Records shown
========================================================================
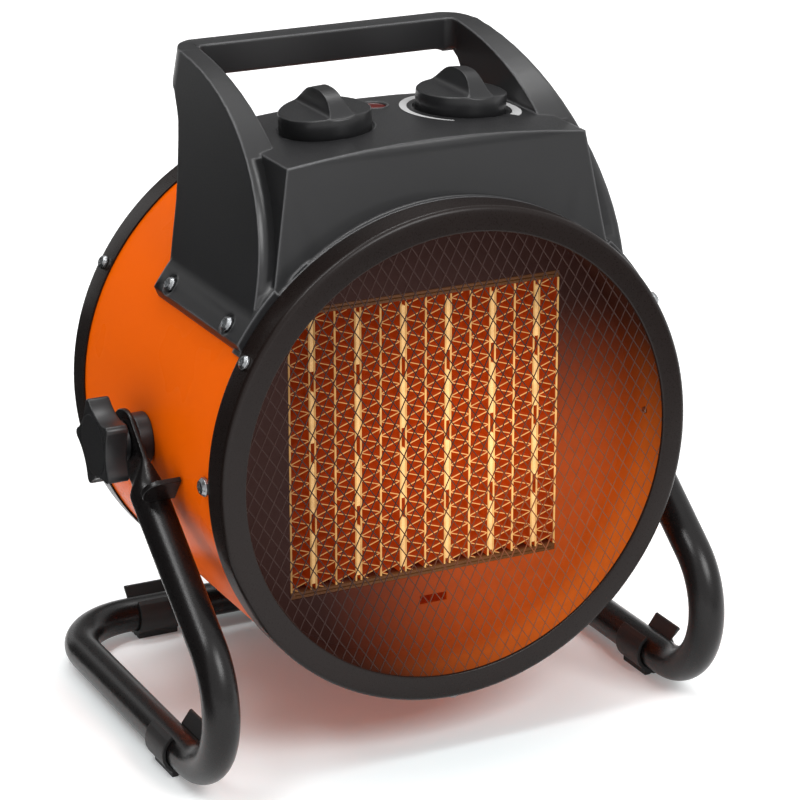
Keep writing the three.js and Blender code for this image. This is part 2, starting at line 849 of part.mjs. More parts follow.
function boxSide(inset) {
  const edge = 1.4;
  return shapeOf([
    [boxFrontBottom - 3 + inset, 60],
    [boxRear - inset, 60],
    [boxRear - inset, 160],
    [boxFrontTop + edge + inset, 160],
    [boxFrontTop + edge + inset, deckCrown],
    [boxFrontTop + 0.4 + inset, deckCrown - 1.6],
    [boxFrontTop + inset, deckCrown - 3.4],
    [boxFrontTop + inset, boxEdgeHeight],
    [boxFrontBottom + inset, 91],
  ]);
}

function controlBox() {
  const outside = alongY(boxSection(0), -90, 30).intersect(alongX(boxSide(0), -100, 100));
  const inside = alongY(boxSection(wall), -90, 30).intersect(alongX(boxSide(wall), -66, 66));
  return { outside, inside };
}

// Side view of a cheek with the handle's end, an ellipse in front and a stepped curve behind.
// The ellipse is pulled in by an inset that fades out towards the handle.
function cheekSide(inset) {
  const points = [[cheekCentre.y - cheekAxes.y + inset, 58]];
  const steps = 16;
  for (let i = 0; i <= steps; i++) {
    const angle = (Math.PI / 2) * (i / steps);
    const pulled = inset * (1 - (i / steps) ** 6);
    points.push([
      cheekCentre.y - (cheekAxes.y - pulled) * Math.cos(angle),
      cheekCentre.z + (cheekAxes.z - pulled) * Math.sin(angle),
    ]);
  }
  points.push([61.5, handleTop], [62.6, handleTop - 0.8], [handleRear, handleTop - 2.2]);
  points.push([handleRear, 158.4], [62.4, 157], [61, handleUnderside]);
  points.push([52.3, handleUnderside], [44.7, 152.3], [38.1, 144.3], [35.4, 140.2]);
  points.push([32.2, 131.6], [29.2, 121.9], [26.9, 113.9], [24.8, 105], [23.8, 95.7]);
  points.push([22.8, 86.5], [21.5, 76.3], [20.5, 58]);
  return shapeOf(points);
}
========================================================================
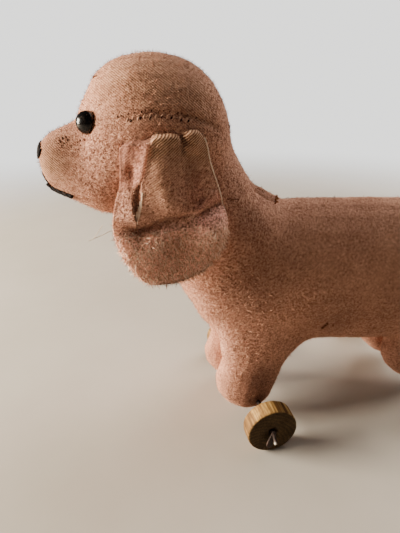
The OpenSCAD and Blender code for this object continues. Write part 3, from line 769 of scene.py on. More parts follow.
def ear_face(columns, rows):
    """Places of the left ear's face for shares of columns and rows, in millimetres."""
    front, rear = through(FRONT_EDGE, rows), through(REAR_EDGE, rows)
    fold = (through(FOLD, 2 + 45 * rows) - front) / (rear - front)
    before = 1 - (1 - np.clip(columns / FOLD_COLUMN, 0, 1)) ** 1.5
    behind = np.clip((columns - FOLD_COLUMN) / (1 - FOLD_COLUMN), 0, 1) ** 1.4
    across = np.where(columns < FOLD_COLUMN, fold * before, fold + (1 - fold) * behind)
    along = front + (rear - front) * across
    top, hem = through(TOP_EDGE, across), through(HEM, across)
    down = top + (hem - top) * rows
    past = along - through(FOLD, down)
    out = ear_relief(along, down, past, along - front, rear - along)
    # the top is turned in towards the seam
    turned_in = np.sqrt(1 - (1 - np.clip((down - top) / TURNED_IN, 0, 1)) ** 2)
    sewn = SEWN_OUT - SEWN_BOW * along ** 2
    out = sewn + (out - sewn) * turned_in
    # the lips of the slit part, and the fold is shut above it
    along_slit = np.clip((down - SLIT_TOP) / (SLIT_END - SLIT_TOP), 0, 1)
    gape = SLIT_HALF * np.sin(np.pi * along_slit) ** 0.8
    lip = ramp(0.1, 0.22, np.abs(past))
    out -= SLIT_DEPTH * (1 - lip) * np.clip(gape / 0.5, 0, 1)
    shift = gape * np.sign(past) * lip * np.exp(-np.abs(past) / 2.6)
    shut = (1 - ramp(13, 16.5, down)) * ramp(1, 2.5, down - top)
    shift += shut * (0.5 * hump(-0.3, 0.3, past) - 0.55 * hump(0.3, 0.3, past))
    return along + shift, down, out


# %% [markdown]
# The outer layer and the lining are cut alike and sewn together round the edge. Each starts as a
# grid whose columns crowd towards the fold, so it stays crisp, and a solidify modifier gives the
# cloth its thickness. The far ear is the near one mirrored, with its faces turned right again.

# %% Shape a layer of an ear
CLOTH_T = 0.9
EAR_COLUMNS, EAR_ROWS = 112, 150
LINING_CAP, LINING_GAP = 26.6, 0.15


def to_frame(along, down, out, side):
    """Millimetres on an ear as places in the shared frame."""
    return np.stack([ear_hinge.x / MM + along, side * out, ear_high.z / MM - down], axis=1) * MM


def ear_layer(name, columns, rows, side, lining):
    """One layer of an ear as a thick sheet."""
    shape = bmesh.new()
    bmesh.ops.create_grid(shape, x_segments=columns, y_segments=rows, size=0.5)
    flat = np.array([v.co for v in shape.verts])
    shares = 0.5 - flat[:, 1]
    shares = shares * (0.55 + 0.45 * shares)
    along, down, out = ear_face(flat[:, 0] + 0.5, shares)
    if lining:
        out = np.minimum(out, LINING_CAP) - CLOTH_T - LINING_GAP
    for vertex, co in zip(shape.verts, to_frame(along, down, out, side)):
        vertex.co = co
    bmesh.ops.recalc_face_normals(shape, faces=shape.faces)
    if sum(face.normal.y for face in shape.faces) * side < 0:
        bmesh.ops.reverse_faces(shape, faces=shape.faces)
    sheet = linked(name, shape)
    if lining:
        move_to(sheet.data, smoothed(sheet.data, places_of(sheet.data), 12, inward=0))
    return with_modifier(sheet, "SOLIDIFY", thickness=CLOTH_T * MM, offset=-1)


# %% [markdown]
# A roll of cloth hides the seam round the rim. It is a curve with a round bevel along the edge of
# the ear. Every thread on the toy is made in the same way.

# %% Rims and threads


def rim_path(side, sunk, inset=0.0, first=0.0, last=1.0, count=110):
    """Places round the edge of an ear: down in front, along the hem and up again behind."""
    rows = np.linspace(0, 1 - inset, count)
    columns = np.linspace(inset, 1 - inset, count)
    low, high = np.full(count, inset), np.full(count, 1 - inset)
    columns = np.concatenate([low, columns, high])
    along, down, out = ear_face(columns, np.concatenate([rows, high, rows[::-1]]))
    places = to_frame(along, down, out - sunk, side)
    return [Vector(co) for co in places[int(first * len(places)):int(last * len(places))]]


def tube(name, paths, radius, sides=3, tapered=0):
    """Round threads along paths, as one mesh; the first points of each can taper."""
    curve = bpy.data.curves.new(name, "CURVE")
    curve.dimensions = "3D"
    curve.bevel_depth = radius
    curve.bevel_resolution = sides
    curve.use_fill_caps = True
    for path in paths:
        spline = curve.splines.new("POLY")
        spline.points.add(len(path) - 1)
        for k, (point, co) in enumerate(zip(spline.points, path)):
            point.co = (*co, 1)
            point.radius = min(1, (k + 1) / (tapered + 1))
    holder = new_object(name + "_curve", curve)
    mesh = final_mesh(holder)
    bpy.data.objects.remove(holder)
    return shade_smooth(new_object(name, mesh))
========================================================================
Aim
Lines of the material that contain the word "code" are to be gathered.

Correct result
Keep writing the three.js and Blender code for this image. This is part 2, starting at line 849 of part.mjs. More parts follow.
The OpenSCAD and Blender code for this object continues. Write part 3, from line 769 of scene.py on. More parts follow.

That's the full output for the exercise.